Exercise task: Only the lines from the start of the data through the one containing "feed_hole_angle = 120.0" belong in your answer; return them exactly.
** Start Data segment **
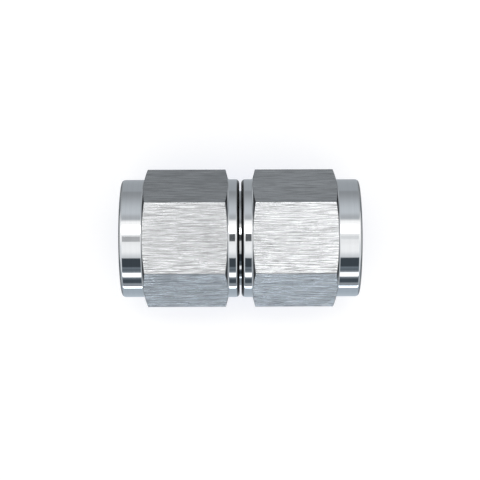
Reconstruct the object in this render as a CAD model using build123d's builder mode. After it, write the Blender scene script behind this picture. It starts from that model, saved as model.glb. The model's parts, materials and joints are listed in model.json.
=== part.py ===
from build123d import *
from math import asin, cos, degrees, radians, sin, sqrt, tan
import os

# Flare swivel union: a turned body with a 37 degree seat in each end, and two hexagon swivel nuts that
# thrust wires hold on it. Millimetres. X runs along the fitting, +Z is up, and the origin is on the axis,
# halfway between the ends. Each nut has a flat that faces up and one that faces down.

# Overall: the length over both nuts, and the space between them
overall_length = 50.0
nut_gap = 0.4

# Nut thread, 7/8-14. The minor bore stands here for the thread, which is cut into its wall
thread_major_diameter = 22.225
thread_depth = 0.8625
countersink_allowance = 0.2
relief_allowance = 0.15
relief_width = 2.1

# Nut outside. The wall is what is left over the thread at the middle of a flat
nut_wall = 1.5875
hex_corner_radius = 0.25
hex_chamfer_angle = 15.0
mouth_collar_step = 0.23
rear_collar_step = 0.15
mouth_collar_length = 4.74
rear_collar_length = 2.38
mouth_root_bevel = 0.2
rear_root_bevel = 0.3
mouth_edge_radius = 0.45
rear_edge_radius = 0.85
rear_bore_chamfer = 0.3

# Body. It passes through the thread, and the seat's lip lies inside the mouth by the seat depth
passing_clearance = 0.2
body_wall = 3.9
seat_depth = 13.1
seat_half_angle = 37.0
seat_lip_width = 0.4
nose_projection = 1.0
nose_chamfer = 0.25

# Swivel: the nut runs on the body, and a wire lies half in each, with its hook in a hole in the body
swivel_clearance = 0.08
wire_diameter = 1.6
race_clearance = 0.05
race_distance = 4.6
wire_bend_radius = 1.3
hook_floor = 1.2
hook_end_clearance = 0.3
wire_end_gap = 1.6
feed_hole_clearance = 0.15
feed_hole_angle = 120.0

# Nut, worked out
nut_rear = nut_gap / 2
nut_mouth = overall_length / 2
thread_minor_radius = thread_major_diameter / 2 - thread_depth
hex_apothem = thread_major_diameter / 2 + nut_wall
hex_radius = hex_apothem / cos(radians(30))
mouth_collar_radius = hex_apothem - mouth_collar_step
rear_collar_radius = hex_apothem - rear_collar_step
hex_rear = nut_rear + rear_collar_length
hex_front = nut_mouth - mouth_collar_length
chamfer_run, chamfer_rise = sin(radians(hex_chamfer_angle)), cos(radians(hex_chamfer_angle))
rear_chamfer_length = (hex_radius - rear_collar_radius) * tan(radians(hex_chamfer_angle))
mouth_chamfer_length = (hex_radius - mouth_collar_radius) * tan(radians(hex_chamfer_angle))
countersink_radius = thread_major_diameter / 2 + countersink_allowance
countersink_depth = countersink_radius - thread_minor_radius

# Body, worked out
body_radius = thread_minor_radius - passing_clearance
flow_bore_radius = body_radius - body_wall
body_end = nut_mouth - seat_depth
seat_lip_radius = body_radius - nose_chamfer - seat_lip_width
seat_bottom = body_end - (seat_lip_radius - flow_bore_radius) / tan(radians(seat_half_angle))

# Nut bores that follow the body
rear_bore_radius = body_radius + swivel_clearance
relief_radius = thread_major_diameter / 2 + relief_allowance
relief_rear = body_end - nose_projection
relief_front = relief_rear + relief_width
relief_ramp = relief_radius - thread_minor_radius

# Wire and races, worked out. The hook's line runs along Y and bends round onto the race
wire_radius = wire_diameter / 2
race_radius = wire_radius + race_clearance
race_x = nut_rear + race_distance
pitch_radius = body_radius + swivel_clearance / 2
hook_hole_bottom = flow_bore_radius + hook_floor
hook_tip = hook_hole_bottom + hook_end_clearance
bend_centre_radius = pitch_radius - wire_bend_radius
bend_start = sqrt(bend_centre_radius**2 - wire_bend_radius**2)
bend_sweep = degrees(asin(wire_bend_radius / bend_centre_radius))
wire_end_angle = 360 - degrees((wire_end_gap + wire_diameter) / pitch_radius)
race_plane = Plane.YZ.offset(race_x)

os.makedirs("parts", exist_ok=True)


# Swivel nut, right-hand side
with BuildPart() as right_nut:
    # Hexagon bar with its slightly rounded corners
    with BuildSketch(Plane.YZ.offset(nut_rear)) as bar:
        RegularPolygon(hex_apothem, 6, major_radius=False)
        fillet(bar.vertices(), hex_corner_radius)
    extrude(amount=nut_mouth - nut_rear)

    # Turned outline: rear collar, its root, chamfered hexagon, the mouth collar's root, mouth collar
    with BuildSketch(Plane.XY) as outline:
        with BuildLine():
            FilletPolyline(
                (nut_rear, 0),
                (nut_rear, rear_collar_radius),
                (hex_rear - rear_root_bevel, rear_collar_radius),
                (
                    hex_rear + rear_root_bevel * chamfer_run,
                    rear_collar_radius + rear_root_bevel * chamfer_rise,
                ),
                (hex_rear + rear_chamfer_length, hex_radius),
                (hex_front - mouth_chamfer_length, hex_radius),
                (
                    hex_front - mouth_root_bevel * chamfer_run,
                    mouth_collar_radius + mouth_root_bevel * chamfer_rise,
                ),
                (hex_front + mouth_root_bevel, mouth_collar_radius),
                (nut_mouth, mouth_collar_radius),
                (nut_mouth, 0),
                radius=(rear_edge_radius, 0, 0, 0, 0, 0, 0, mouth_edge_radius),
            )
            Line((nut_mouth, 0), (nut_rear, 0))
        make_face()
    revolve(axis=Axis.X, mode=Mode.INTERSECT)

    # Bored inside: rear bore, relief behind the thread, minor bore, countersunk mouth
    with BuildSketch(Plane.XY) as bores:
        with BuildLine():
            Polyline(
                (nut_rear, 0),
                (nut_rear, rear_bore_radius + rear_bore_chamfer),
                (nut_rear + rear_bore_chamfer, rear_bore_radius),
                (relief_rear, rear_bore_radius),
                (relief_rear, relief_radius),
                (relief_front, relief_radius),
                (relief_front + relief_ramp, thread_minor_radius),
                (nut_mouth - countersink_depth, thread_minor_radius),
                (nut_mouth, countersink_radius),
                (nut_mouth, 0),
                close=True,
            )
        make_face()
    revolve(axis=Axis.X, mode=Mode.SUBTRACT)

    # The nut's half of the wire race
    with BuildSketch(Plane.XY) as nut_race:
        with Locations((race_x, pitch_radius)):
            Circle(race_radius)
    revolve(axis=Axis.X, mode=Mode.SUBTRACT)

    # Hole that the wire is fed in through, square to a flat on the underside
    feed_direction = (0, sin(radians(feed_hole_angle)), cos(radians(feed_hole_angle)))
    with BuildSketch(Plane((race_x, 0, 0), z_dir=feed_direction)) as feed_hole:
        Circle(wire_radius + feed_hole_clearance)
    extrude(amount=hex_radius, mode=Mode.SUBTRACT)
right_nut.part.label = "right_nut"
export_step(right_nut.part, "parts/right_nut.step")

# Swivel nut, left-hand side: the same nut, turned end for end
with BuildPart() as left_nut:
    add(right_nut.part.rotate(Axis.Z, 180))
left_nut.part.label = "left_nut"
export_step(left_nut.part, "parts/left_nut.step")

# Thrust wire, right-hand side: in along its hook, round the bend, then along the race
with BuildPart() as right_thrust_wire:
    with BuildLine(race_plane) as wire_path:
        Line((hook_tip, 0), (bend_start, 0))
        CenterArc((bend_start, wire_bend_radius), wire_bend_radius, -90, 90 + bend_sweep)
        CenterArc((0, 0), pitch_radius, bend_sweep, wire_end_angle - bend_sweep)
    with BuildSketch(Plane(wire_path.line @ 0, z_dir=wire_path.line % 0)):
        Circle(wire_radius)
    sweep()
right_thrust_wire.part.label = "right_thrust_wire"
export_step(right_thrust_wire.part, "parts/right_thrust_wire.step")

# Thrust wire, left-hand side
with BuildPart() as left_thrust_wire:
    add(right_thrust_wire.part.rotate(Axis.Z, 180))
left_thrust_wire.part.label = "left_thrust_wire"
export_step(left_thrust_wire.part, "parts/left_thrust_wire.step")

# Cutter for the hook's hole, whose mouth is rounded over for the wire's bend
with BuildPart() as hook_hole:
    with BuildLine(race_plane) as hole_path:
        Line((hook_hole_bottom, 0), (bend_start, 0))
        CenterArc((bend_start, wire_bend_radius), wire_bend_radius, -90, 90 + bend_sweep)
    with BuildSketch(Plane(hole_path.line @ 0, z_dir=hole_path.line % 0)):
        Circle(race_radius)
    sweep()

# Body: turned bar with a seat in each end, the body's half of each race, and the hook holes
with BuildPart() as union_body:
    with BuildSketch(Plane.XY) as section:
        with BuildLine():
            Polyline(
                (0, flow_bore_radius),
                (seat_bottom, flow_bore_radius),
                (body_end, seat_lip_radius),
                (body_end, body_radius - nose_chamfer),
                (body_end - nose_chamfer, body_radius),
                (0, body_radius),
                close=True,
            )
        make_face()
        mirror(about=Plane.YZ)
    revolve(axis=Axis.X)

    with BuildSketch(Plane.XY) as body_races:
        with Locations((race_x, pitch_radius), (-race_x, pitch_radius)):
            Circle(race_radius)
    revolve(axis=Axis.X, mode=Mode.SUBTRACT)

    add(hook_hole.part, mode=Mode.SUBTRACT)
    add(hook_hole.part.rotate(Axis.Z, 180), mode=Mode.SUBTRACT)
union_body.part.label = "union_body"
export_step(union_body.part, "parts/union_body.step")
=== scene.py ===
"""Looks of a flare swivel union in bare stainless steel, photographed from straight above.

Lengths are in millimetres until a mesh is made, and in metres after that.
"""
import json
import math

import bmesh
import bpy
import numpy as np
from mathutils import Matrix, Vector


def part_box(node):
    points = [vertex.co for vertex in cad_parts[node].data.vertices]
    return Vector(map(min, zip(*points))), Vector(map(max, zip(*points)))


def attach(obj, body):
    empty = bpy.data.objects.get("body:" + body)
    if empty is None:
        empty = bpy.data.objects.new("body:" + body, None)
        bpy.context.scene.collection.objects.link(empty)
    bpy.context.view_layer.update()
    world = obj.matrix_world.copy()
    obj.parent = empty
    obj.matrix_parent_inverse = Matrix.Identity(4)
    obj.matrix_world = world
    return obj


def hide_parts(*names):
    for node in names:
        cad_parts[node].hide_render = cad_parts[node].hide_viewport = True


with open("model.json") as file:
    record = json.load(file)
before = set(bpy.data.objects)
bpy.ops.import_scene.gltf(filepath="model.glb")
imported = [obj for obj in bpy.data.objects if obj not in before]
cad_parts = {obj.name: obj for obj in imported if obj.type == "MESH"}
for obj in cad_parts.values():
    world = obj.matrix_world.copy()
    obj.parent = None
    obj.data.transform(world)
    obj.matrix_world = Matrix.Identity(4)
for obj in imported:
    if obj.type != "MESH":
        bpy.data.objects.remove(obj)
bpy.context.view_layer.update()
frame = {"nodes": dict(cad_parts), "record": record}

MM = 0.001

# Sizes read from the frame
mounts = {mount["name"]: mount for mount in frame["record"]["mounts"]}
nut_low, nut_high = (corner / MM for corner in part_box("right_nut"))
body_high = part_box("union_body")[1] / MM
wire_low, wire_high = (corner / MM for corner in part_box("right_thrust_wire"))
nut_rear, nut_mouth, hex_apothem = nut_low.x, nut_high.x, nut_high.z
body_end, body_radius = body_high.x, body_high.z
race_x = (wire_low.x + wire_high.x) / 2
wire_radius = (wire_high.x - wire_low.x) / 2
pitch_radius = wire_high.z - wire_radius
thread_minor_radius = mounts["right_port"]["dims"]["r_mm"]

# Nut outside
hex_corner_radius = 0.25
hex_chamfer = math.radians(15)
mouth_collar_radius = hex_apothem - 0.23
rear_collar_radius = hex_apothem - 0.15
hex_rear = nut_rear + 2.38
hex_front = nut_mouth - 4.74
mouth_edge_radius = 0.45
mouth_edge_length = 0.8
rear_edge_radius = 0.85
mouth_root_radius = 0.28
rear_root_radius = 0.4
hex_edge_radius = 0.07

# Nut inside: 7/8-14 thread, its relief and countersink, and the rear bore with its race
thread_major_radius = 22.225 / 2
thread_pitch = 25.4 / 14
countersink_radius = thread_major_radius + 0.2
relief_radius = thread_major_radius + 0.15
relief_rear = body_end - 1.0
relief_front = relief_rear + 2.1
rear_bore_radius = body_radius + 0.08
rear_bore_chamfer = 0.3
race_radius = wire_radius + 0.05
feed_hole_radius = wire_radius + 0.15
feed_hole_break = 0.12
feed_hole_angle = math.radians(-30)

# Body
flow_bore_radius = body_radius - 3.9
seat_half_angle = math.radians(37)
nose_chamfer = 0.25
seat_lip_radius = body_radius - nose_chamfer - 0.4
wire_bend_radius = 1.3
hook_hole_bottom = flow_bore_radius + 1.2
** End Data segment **
Task output:
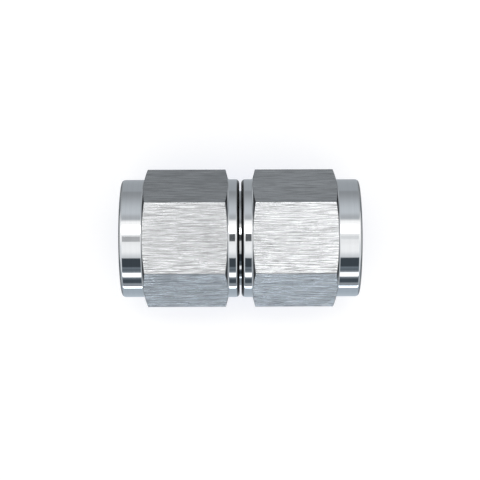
Reconstruct the object in this render as a CAD model using build123d's builder mode. After it, write the Blender scene script behind this picture. It starts from that model, saved as model.glb. The model's parts, materials and joints are listed in model.json.
=== part.py ===
from build123d import *
from math import asin, cos, degrees, radians, sin, sqrt, tan
import os

# Flare swivel union: a turned body with a 37 degree seat in each end, and two hexagon swivel nuts that
# thrust wires hold on it. Millimetres. X runs along the fitting, +Z is up, and the origin is on the axis,
# halfway between the ends. Each nut has a flat that faces up and one that faces down.

# Overall: the length over both nuts, and the space between them
overall_length = 50.0
nut_gap = 0.4

# Nut thread, 7/8-14. The minor bore stands here for the thread, which is cut into its wall
thread_major_diameter = 22.225
thread_depth = 0.8625
countersink_allowance = 0.2
relief_allowance = 0.15
relief_width = 2.1

# Nut outside. The wall is what is left over the thread at the middle of a flat
nut_wall = 1.5875
hex_corner_radius = 0.25
hex_chamfer_angle = 15.0
mouth_collar_step = 0.23
rear_collar_step = 0.15
mouth_collar_length = 4.74
rear_collar_length = 2.38
mouth_root_bevel = 0.2
rear_root_bevel = 0.3
mouth_edge_radius = 0.45
rear_edge_radius = 0.85
rear_bore_chamfer = 0.3

# Body. It passes through the thread, and the seat's lip lies inside the mouth by the seat depth
passing_clearance = 0.2
body_wall = 3.9
seat_depth = 13.1
seat_half_angle = 37.0
seat_lip_width = 0.4
nose_projection = 1.0
nose_chamfer = 0.25

# Swivel: the nut runs on the body, and a wire lies half in each, with its hook in a hole in the body
swivel_clearance = 0.08
wire_diameter = 1.6
race_clearance = 0.05
race_distance = 4.6
wire_bend_radius = 1.3
hook_floor = 1.2
hook_end_clearance = 0.3
wire_end_gap = 1.6
feed_hole_clearance = 0.15
feed_hole_angle = 120.0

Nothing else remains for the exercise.